Here's a bit more about the history of the Isle of Dogs
By isleofdogslife
One of the more
grisly aspects of the Isle of Dogs in the 18th and 19th Century was
when a set of gallows stood at the bottom of the Island. It
was a familiar sight to many arriving in London by the river to pass by the
rotting corpses of Pirates and other criminals at strategic points along the
Thames.
It was at nearby
Execution Dock in Wapping that many executions took place, however after
the event the corpse was often covered in pitch and tar and put into a Gibbet
and strung up. The Gibbet was built to keep the corpse in place even when
it decomposed therefore a body could be on display for years.
Gibbeting or
"Hanging in chains " as it was called was part of the justice
system that believed murderers and other serious offenders should not have
the benefit of a proper burial but their bodies should either
be used for dissection or be put on public display to act as a deterrent.
Cuckolds Point in Rotherhithe, Blackwall Point opposite Blackwall and
the Isle of Dogs were popular sites for these public display of pirates,
selected for their clear view from the river to remind the many mariners
who passed by the perils of becoming a pirate.
The exact spot of
the gallows on the Isle of Dogs is not known but the 1746 Roque map
shows it clearly marked a short distance from the old Ferry House
opposite Greenwich
William Hogarth in
his Idle Apprentice series of drawings in 1747 offers a much clearer view
of the scene.
The Idle Apprentice
companions are pointing to the gallows as a warning what would happen to him if
he didn't change his ways. The drawing clearly show the windmills on the Isle
of Dogs at the time and the gallows next to the River.
A Reverend Mozely
in his " Reminiscences," remembered travelling past the Island
in 1820.
In 1820, and for many years after,
the only inhabitants of the Isle of Dogs that I ever saw were three murderers
hanging from a gibbet.
Although Samuel
Pepys had christened the Island as the unlucky Isle of Dogs in the 1660s, it
was in the 18th and 19th century that the south part of the Island began
to gain a reputation as a uninhabited windswept marsh with a
ghostly atmosphere. Obviously rotting corpses clanking in chains in the
river mists did little to challenge this preconception.
However some people
benefitted from this grisly spectacle, for many years the
Greenwich pensioners who lived at the Naval Hospital would set up their
telescopes at the top of Greenwich hill and charge people to look at the scene
across the river.
This pastime was
especially lucrative at the time of the Greenwich Fair when thousands of people
crowded in Greenwich to enjoy the revelries.
Charles Dickens
noticed the practice was still going on in 1839 when he visited the Fair.

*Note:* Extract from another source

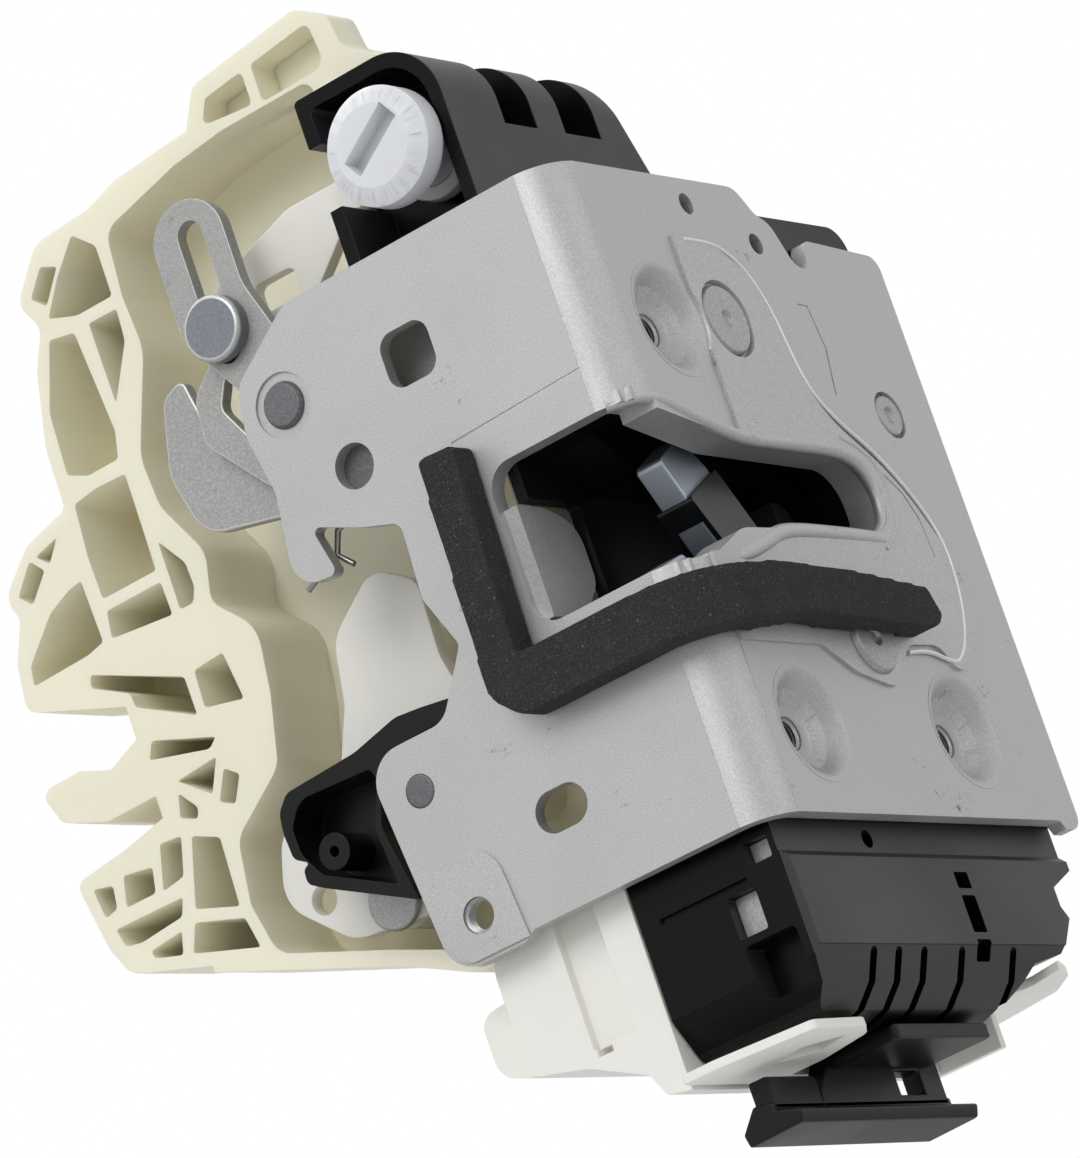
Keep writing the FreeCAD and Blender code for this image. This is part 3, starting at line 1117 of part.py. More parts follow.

The old pensioners, who, for the
moderate charge of a penny, exhibit the mast-house, the Thames and shipping,
the place where the men used to hang in chains, and other interesting sights.
Dickens said used
to hang, because a few years earlier in 1834 after new legislation the
gallows had been taken down and the practice stopped. Needless to say many of
the pensioners complained that one of their little sidelines had been curtailed
and some newspapers at the time took up their cause.
In 1858 a newspaper
reporter discussing Public Executions remembered the practice.
Some few semi-barbarities indeed
remained, of which the pillory has but recently disappeared ; that of hanging
in chains, designed as an indignity to the dead and a terror to the living,
was, we think, not extinct till about forty years ago. Old men amongst us will
well recollect the numerous gibbets on the Isle of Dogs, which with here and
there a bone bore witness to the commonness of the practice.
From the
1840s the river front on the Isle of Dogs was developed and ship builders
and factories were set up and all evidence of the Islands grisly past was
destroyed.
Well perhaps not all the
evidence for in recent years a skull and skeleton were found on the foreshore
near Burrell Wharf which would have not been too far away from the gallows.